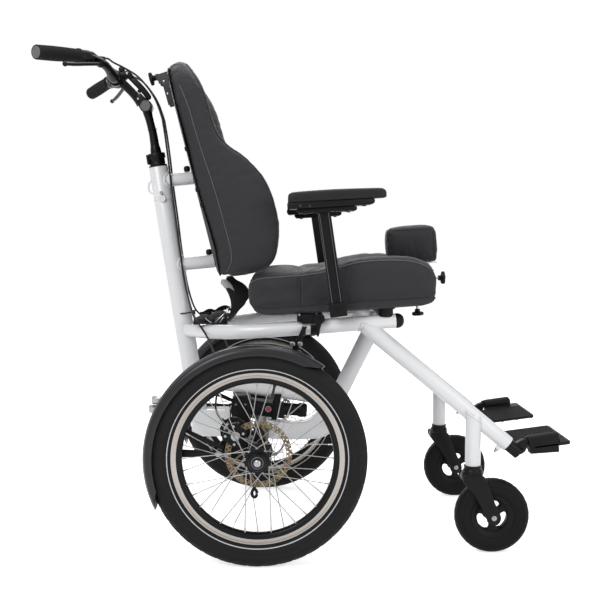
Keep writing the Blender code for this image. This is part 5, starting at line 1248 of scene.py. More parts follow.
def make_stem():
    """Tilting arm with its cheeks, horn and handlebar clamp, pivot caps and screws."""
    spine = smooth_path([(-0.4345, 0, 1.1165), (-0.44, 0, 1.125), (-0.449, 0, 1.1365), (-0.4615, 0, 1.1505),
        (-0.478, 0, 1.166), (-0.496, 0, 1.18)], 5)
    count = len(spine) - 1
    radii = [0.0124 - 0.0014 * math.sin(math.pi * k / count) for k in range(count + 1)]
    arm = Shape()
    arm.tube(spine, radii, 40, flat=1.0)
    arm.lathe(BAR_MIDDLE - SIDE * 0.021, SIDE, [(0.016, 0.0), (0.0196, 0.0), (0.0205, 0.001),
        (0.0205, 0.012), (0.0198, 0.013), (0.0198, 0.029), (0.0205, 0.03), (0.0205, 0.041), (0.0196, 0.042),
        (0.016, 0.042)], 56, ring=True)
    cheek = smooth_outline(arc((PIVOT.x, PIVOT.z), 0.0163, -150, 50, 10)
        + [(-0.424, 1.133), (-0.433, 1.141), (-0.446, 1.133), (-0.442, 1.118)], 3)
    for y in (-0.0156, 0.0156):
        arm.slab(cheek, y - 0.0026, y + 0.0026, bevel=0.0008)
    arm.slab(smooth_outline([(-0.44, 1.115), (-0.45, 1.127), (-0.44, 1.141), (-0.428, 1.133)], 4), -0.0155,
        0.0155, bevel=0.0014)
    horn = smooth_outline([(-0.496, 1.188), (-0.486, 1.179), (-0.474, 1.178), (-0.464, 1.187),
        (-0.465, 1.197), (-0.474, 1.2005), (-0.486, 1.199)], 3)
    arm.slab(horn, -0.005, 0.005, bevel=0.0008)
    arm.rod(V((-0.4835, -0.0052, 1.205)), V((-0.4835, 0.0052, 1.205)), 0.0082, 36, edge=0.001)
    arm.rod(V((-0.4385, -0.0078, 1.149)), V((-0.4385, 0.0078, 1.149)), 0.0042, 28, edge=0.0006)
    arm.rod(PIVOT - SIDE * 0.018, PIVOT + SIDE * 0.018, 0.0041, 24)
    for place, out in faceplate_screws():
        arm.lathe(place + out * 0.015, out, [(0.0052, 0.0), (0.0052, 0.0062), (0.0046, 0.007)], 24)
    piece(arm, "stem", ANODISED, "steering_bar", "black_anodised", "stem_arm", sharp=45.0)
    caps = Shape()
    for side in (-1.0, 1.0):
        caps.lathe(PIVOT + SIDE * (0.018 * side), SIDE * side, [(0.0128, 0.0), (0.0135, 0.0008),
            (0.0135, 0.0026), (0.0126, 0.0035), (0.0108, 0.0035), (0.0104, 0.0031), (0.002, 0.0032)], 48)
    piece(caps, "stem_pivot_caps", CAP, "steering_bar", "black_anodised")
    screws = Shape()
    for place, out in faceplate_screws():
        hex_bolt(screws, place + out * 0.0218, out, 0.003, 0.0022, washer=False)
    for side in (-1.0, 1.0):
        hex_bolt(screws, V((-0.439, 0.0182 * side, 1.127)), SIDE * side, 0.003, 0.002, washer=False)
    piece(screws, "stem_screws", SILVER, "steering_bar", "silver")


def make_stem_lock():
    """Lever that locks the stem's tilt, and its pin."""
    link = [(-0.469, 1.185), (-0.456, 1.17), (-0.44, 1.1535), (-0.429, 1.141), (-0.42, 1.13),
        (-0.414, 1.127), (-0.408, 1.131), (-0.409, 1.139), (-0.419, 1.153), (-0.431, 1.167),
        (-0.445, 1.181), (-0.456, 1.191), (-0.464, 1.193)]
    lever = Shape()
    lever.slab(smooth_outline(link, 4), -0.005, 0.005, bevel=0.0016)
    ear = smooth_outline([(-0.46, 1.183), (-0.4735, 1.189), (-0.476, 1.196), (-0.471, 1.2015),
        (-0.464, 1.2005), (-0.452, 1.188)], 4)
    for y in (-0.007, 0.007):
        lever.slab(ear, y - 0.0017, y + 0.0017, bevel=0.0005)
    piece(lever, "stem_lock_lever", ANODISED, "steering_lock", "black_anodised", "stem_lever", sharp=45.0)
    pin = Shape()
    for side in (-1.0, 1.0):
        pin.lathe(LOCK_PIVOT + SIDE * (0.0075 * side), SIDE * side, [(0.0034, 0.0), (0.0034, 0.0016),
            (0.0026, 0.0024), (0.0012, 0.0024)], 24)
    piece(pin, "stem_lock_pin", SILVER, "steering_lock", "silver")


def perch_arm(s):
    """Arm from the perch's clamp to the brake lever's pivot, forked round the lever."""
    across = PERCH_REACH.cross(LEVER_UP).normalized()
    stations = ((0.16, 0.0098, 0.0128), (0.35, 0.0088, 0.0122), (0.6, 0.0082, 0.0117),
        (0.85, 0.008, 0.0112), (1.05, 0.0078, 0.0106), (1.15, 0.006, 0.009))
    rings = [[PERCH + PERCH_REACH * t + across * (wide * squared(math.cos(a), 0.5))
        + LEVER_UP * (tall * squared(math.sin(a), 0.5)) for a in turns(24, 0.5)]
        for t, wide, tall in stations]
    reach = 0.0112
    for low, high in ((0.74, 1.0), (-1.0, -0.74)):
        plates = []
        for ring, (t, _, _) in zip(rings, stations):
            levels = [(p - (PERCH + PERCH_REACH * t)).dot(LEVER_UP) for p in ring]
            plates.append([p + LEVER_UP * (min(max(level, low * reach), high * reach) - level)
                for p, level in zip(ring, levels)])
        s.loft(plates[2:])
    s.loft(rings[:3])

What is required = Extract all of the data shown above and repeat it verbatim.

The result =
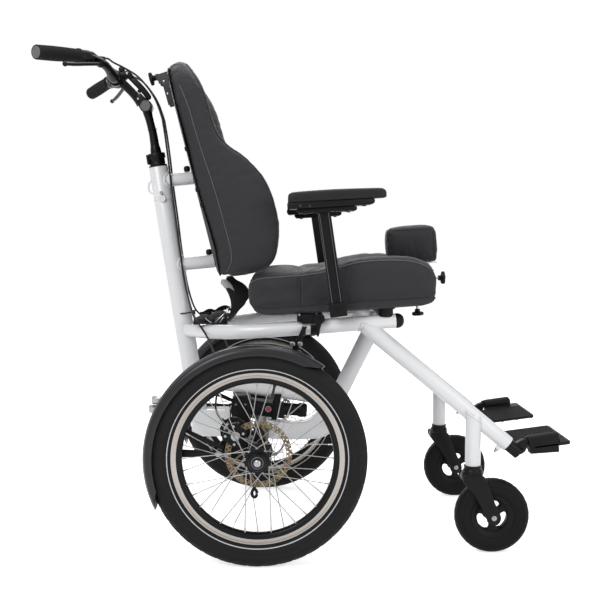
Keep writing the Blender code for this image. This is part 5, starting at line 1248 of scene.py. More parts follow.
def make_stem():
    """Tilting arm with its cheeks, horn and handlebar clamp, pivot caps and screws."""
    spine = smooth_path([(-0.4345, 0, 1.1165), (-0.44, 0, 1.125), (-0.449, 0, 1.1365), (-0.4615, 0, 1.1505),
        (-0.478, 0, 1.166), (-0.496, 0, 1.18)], 5)
    count = len(spine) - 1
    radii = [0.0124 - 0.0014 * math.sin(math.pi * k / count) for k in range(count + 1)]
    arm = Shape()
    arm.tube(spine, radii, 40, flat=1.0)
    arm.lathe(BAR_MIDDLE - SIDE * 0.021, SIDE, [(0.016, 0.0), (0.0196, 0.0), (0.0205, 0.001),
        (0.0205, 0.012), (0.0198, 0.013), (0.0198, 0.029), (0.0205, 0.03), (0.0205, 0.041), (0.0196, 0.042),
        (0.016, 0.042)], 56, ring=True)
    cheek = smooth_outline(arc((PIVOT.x, PIVOT.z), 0.0163, -150, 50, 10)
        + [(-0.424, 1.133), (-0.433, 1.141), (-0.446, 1.133), (-0.442, 1.118)], 3)
    for y in (-0.0156, 0.0156):
        arm.slab(cheek, y - 0.0026, y + 0.0026, bevel=0.0008)
    arm.slab(smooth_outline([(-0.44, 1.115), (-0.45, 1.127), (-0.44, 1.141), (-0.428, 1.133)], 4), -0.0155,
        0.0155, bevel=0.0014)
    horn = smooth_outline([(-0.496, 1.188), (-0.486, 1.179), (-0.474, 1.178), (-0.464, 1.187),
        (-0.465, 1.197), (-0.474, 1.2005), (-0.486, 1.199)], 3)
    arm.slab(horn, -0.005, 0.005, bevel=0.0008)
    arm.rod(V((-0.4835, -0.0052, 1.205)), V((-0.4835, 0.0052, 1.205)), 0.0082, 36, edge=0.001)
    arm.rod(V((-0.4385, -0.0078, 1.149)), V((-0.4385, 0.0078, 1.149)), 0.0042, 28, edge=0.0006)
    arm.rod(PIVOT - SIDE * 0.018, PIVOT + SIDE * 0.018, 0.0041, 24)
    for place, out in faceplate_screws():
        arm.lathe(place + out * 0.015, out, [(0.0052, 0.0), (0.0052, 0.0062), (0.0046, 0.007)], 24)
    piece(arm, "stem", ANODISED, "steering_bar", "black_anodised", "stem_arm", sharp=45.0)
    caps = Shape()
    for side in (-1.0, 1.0):
        caps.lathe(PIVOT + SIDE * (0.018 * side), SIDE * side, [(0.0128, 0.0), (0.0135, 0.0008),
            (0.0135, 0.0026), (0.0126, 0.0035), (0.0108, 0.0035), (0.0104, 0.0031), (0.002, 0.0032)], 48)
    piece(caps, "stem_pivot_caps", CAP, "steering_bar", "black_anodised")
    screws = Shape()
    for place, out in faceplate_screws():
        hex_bolt(screws, place + out * 0.0218, out, 0.003, 0.0022, washer=False)
    for side in (-1.0, 1.0):
        hex_bolt(screws, V((-0.439, 0.0182 * side, 1.127)), SIDE * side, 0.003, 0.002, washer=False)
    piece(screws, "stem_screws", SILVER, "steering_bar", "silver")


def make_stem_lock():
    """Lever that locks the stem's tilt, and its pin."""
    link = [(-0.469, 1.185), (-0.456, 1.17), (-0.44, 1.1535), (-0.429, 1.141), (-0.42, 1.13),
        (-0.414, 1.127), (-0.408, 1.131), (-0.409, 1.139), (-0.419, 1.153), (-0.431, 1.167),
        (-0.445, 1.181), (-0.456, 1.191), (-0.464, 1.193)]
    lever = Shape()
    lever.slab(smooth_outline(link, 4), -0.005, 0.005, bevel=0.0016)
    ear = smooth_outline([(-0.46, 1.183), (-0.4735, 1.189), (-0.476, 1.196), (-0.471, 1.2015),
        (-0.464, 1.2005), (-0.452, 1.188)], 4)
    for y in (-0.007, 0.007):
        lever.slab(ear, y - 0.0017, y + 0.0017, bevel=0.0005)
    piece(lever, "stem_lock_lever", ANODISED, "steering_lock", "black_anodised", "stem_lever", sharp=45.0)
    pin = Shape()
    for side in (-1.0, 1.0):
        pin.lathe(LOCK_PIVOT + SIDE * (0.0075 * side), SIDE * side, [(0.0034, 0.0), (0.0034, 0.0016),
            (0.0026, 0.0024), (0.0012, 0.0024)], 24)
    piece(pin, "stem_lock_pin", SILVER, "steering_lock", "silver")


def perch_arm(s):
    """Arm from the perch's clamp to the brake lever's pivot, forked round the lever."""
    across = PERCH_REACH.cross(LEVER_UP).normalized()
    stations = ((0.16, 0.0098, 0.0128), (0.35, 0.0088, 0.0122), (0.6, 0.0082, 0.0117),
        (0.85, 0.008, 0.0112), (1.05, 0.0078, 0.0106), (1.15, 0.006, 0.009))
    rings = [[PERCH + PERCH_REACH * t + across * (wide * squared(math.cos(a), 0.5))
        + LEVER_UP * (tall * squared(math.sin(a), 0.5)) for a in turns(24, 0.5)]
        for t, wide, tall in stations]
    reach = 0.0112
    for low, high in ((0.74, 1.0), (-1.0, -0.74)):
        plates = []
        for ring, (t, _, _) in zip(rings, stations):
            levels = [(p - (PERCH + PERCH_REACH * t)).dot(LEVER_UP) for p in ring]
            plates.append([p + LEVER_UP * (min(max(level, low * reach), high * reach) - level)
                for p, level in zip(ring, levels)])
        s.loft(plates[2:])
    s.loft(rings[:3])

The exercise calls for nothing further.